Evoquer Jean Rouch n’est bien entendu pas un hasard puisqu’il a été le partenaire d’Edgar Morin lors de la réalisation de Chronique d’un été (1961). Le double se fait triple face à ce film de lui avec lui qui prend place dans un film sur lui. La mise en abyme est vertigineuse, à l’image de ces jeux de miroirs où une silhouette se répète à l’infini.

Une mémoire en marche

Ce portrait d’Edgar Morin exhume pour nous une pépite : des rushes inédits de cette expérience spontanée, audacieuse et nouvelle livrée par les deux hommes. Le documentaire se fait alors document, archive, trace. Tout comme il use de traces du passé telle qu’une photographie du Edgar enfant, présence d’un double étranger, presque inconnu, cet autre rimbaldien, qui échappe et fait appel à des souvenirs vacillants. Car il s’agit bien sûr ici d’un homme qui pense mais aussi d’un homme qui se souvient. Le film incarne une mémoire.

« J’écoute sa mémoire se mettre en marche, s’appréhender des formes creuses qu’elle juxtapose les unes aux autres comme dans un jeu aux règles perdues. » (Marguerite Duras, Le ravissement de Lol V. Stein)

La mémoire implique un mouvement, une démarche, une traversée qui se déploie en fines nervures. Céline Gailleurd et Olivier Bohler l’ont bien compris, filmant Edgar Morin sans arrêt en marche, nous entraînant dans ses pérégrinations urbaines et temporelles, avançant pas à pas au gré d’une déambulation citadine dans un dédale où s’ajoutent et se mêlent divers stratifications temporelles.

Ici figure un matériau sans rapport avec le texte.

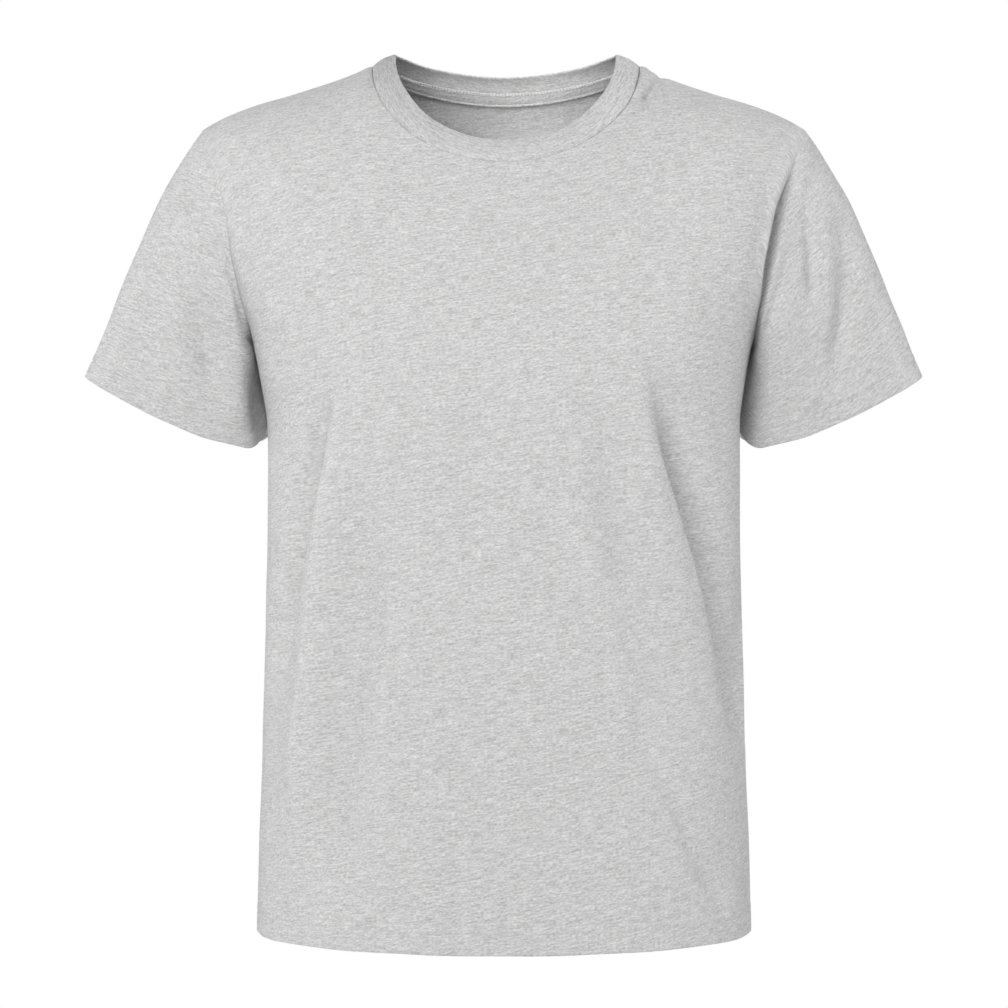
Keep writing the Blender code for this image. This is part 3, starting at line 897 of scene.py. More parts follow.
@dataclass(frozen=True)
class Stitches:
    """Stitches of one seam: short rounded lengths of thread that arch over the cloth between their ends.

    A blunt of 1 would bring their ends to a point, and the spread is how unequal their lengths are.
    """

    pitch: float = 3.1 * MM
    length: float = 2.75 * MM
    width: float = 0.50 * MM
    height: float = 0.34 * MM
    sunk: float = 0.04 * MM
    arch: float = 0.10 * MM
    sway: float = 0.06 * MM
    seed: int = 5
    blunt: float = 0.97
    spread: tuple[float, float] = (0.94, 1.04)
    stations: tuple[float, ...] = (-0.5, -0.44, -0.25, 0.0, 0.25, 0.44, 0.5)
    sides: int = 6

    def places(self, cloth: Cloth, row: int, inside: float = 0.0) -> tuple[Array, Array]:
        """Evenly spaced places along a row of a piece of cloth, a stitch's pitch apart.

        Args:
            cloth: The piece.
            row: The row.
            inside: How far inside the cloth's outer side the stitches lie.

        Returns:
            The places and the cloth's normals there.
        """
        both = np.concatenate([cloth.points[row] - inside * cloth.normals[row], cloth.normals[row]], -1)
        if cloth.closed:
            both = np.concatenate([both, both[:1]])
        reached = travelled(both[:, :3])
        even = np.linspace(0, reached[-1], int(round(reached[-1] / self.pitch)) + 1)
        both = read_between(even, reached, both)
        return both[:, :3], unit(both[:, 3:])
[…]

Les projections mentales, souvenirs flous, fragments filmiques sortis des salles obscures d’un autre temps, presque mirages oniriques, rejoignent la ville contemporaine et viennent se mouvoir sur ses murs.

Ce mouvement du corps et de la pensée en action, celle qui se souvient, donne naissance à une reconstitution d’éclats, à un rassemblement de parcelles. Cette mise en image du processus de la mémoire donne lieu à d’autres expérimentations formelles, à un bricolage cinématographique qui révèle aussi la fabrique du film, modelant et morcelant l’espace mental et temporel ainsi que la matière cinématographique.

Les réalisateurs recueillent et représentent avec de grands yeux admiratifs et émus la trajectoire lumineuse d’Edgar Morin, une pensée et une mémoire qui se déroulent, défilent sur l’écran et les emportent. Le ponte les inspire sans les happer et les laisse s’émanciper pour affirmer leur pâte et leur pensée et pour atteindre une rêverie émouvante, une grâce frêle, libre et sans apprêts qui nous enchante.

 

Résumé

A travers le portrait d’Edgar Morin, Céline Gailleurd et Olivier Bohler nous livrent un objet artistique beau et pensant. Tous les trois secouent doucement en nous les premières sensations de spectateurs émerveillés et parent le cinéma d’une aura magique trop vite oubliée. Cinéphages ou cinéphiles, vous retrouverez vos élans et vos appétits plus vivaces que jamais!